Today, RSM has called on the Chancellor to urgently consider a twelve-month delay to the introduction of HMRC’s preferential creditor status. This change, due to come into effect on 1 December 2020, will have the dual effect of limiting funding and restructuring options for businesses, which RSM believe will undermine the current rescue culture and directly lead to business failures and job losses.
From the 1 December, HMRC will benefit from a priority preference which means that in any form of insolvency process, it will rank ahead of other creditors, notably funders and trade suppliers.
With the current level of HMRC arrears owed by many companies, RSM is concerned that prioritising HMRC’s position will limit the funding and restructuring options available, undermine the current rescue culture, and lead to an increase in corporate failures, with the net receipts to HMRC being substantially reduced in both the short and medium term.
RSM has successfully used Company Voluntary Arrangements (CVAs), combined with the injection of new funding, as a tool to successfully restructure businesses. Over the past 3 months they have worked on 8 transactions which have saved over 2,000 jobs and preserved over £50m of investment. The success of these processes has been driven by all stakeholders committing to collective compromises.

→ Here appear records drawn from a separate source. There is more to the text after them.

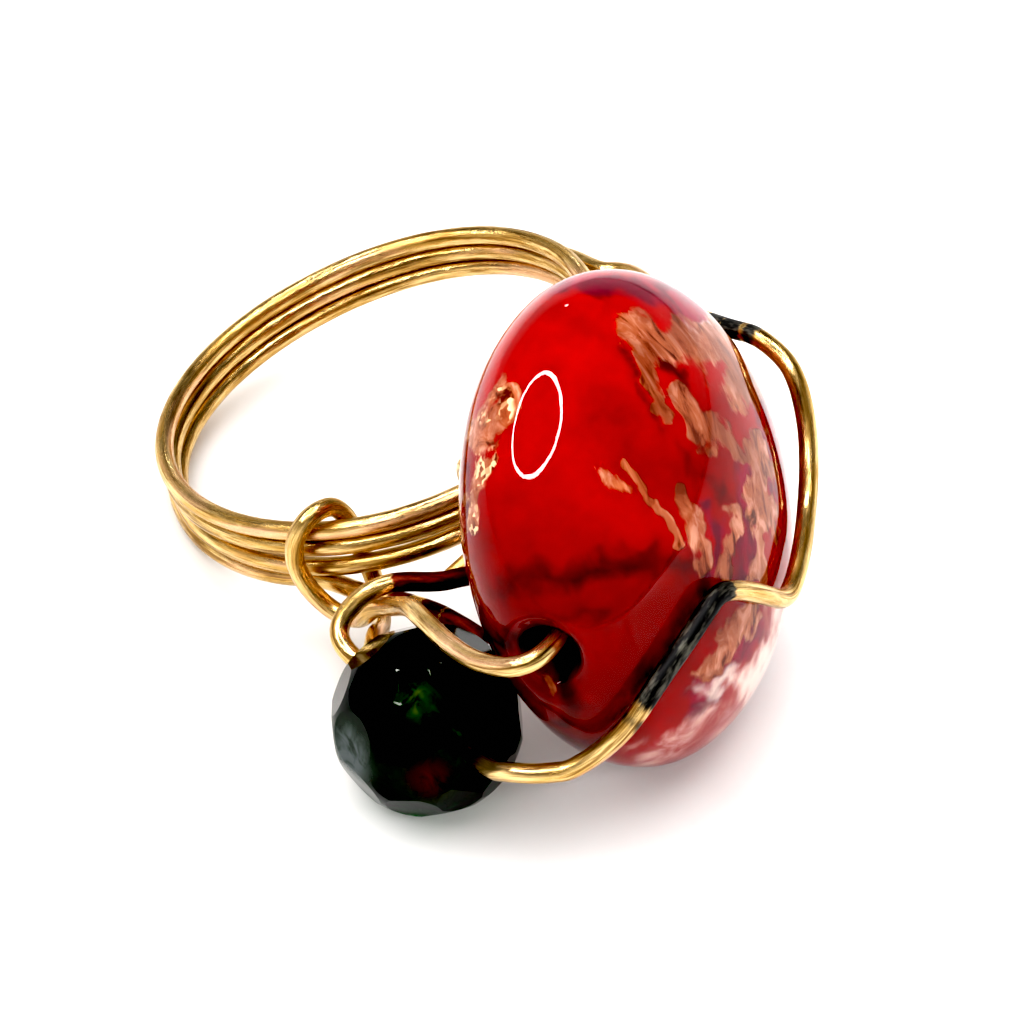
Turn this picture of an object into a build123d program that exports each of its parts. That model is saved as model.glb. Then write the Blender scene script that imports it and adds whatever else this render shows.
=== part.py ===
from build123d import *
import os
from math import cos, pi, radians, sin, sqrt, tan

# A finger ring of brass wire with a glass bead and a small faceted bead, lying on its side.
# Millimetres. The pieces are placed in the ring's own frame first: the finger goes through
# along Z, the middle turn of the hoop lies in the plane Z = 0, and X points to the side where
# the glass bead is. At the end the whole ring is laid down on the three points that it rests on.

# Wire and hoop
wire_dia = 0.81
turn_gap = 0.05            # between turns of the hoop
hoop_inner_dia = 18.6
coil_turns = 3
coil_end = 8.0             # where the coil starts and ends, behind the glass bead, degrees
climb_end = -80.0          # each turn climbs one level from there to here
points_per_turn = 20
hand_shape = (             # how far the hoop is from round, as shares of its radius
    {"order": 2, "cos": 0.009, "sin": -0.002},
    {"order": 3, "cos": -0.023, "sin": 0.007},
)
front_split = 0.30         # how far the lowest turn parts from the others, in turns of wire
split_angle = -115.0       # where it parts most, degrees
split_width = 70.0         # degrees each way
front_turn = -89.0         # the side of the hoop that faces the front, degrees

# Glass bead
glass_dia = 20.0
glass_thick = 11.0
glass_hole_dia = 2.4
dimple_dia = 4.4           # of the round hollow at each end of the hole
dimple_depth = 0.9
glass_side = -50.9         # which side of the hoop it sits on, degrees
glass_turn = -18.0         # where its outer face looks, degrees
glass_roll = 3.3           # how far that face tips up, degrees
hole_tip = 8.0             # how far the front end of its hole tips up, degrees
glass_level = 0.40         # its middle above the middle turn

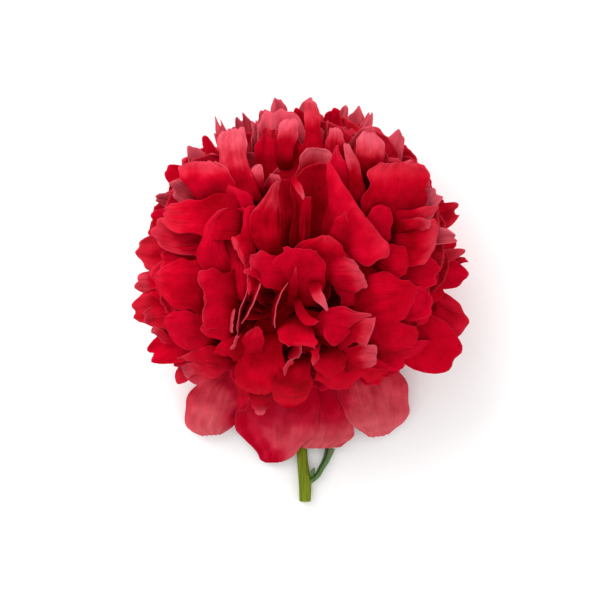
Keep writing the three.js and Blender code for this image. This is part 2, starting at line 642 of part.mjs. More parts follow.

In an open letter to the Right Honourable Rishi Sunak MP, the leading restructuring advisory firm has highlighted the dire consequences of HMRC’s move and the risks to ‘vast swaths’ of UK businesses already struggling to stay afloat, particularly those in the retail, leisure and hospitality sectors. A delay in implementing this legislation will allow businesses more time to put in place restructuring and funding facilities, thereby enabling them to survive and contribute to the UK’s economic recovery, says RSM. The alternatives will be more insolvencies and administrations with higher job and financial losses.
Damian Webb, partner at RSM Restructuring Advisory LLP, comments: ‘Many organisations which would have been considered sound businesses models up until March, now find themselves exposed to the most unpredictable market conditions we have seen in a generation. Our concern is that HMRC’s planned preferential creditor status will severely constrain the restructuring options, such as CVAs, for struggling businesses and limit their access to finance. Consequently, we believe the legislation will be counterproductive as by limiting funding and rescue options, we will see a raft of businesses fail with minimal returns to creditors. This will only accentuate the cost to the Treasury with the loss of productive tax paying businesses and employees and an increased dependence on state support.
‘No sector has been more affected by the Coronavirus pandemic than the consumer facing businesses. The Chancellor’s measures to date are to be commended, however HMRC’s preferential creditor status needs to be delayed to ensure that all the Government’s support is not wasted.’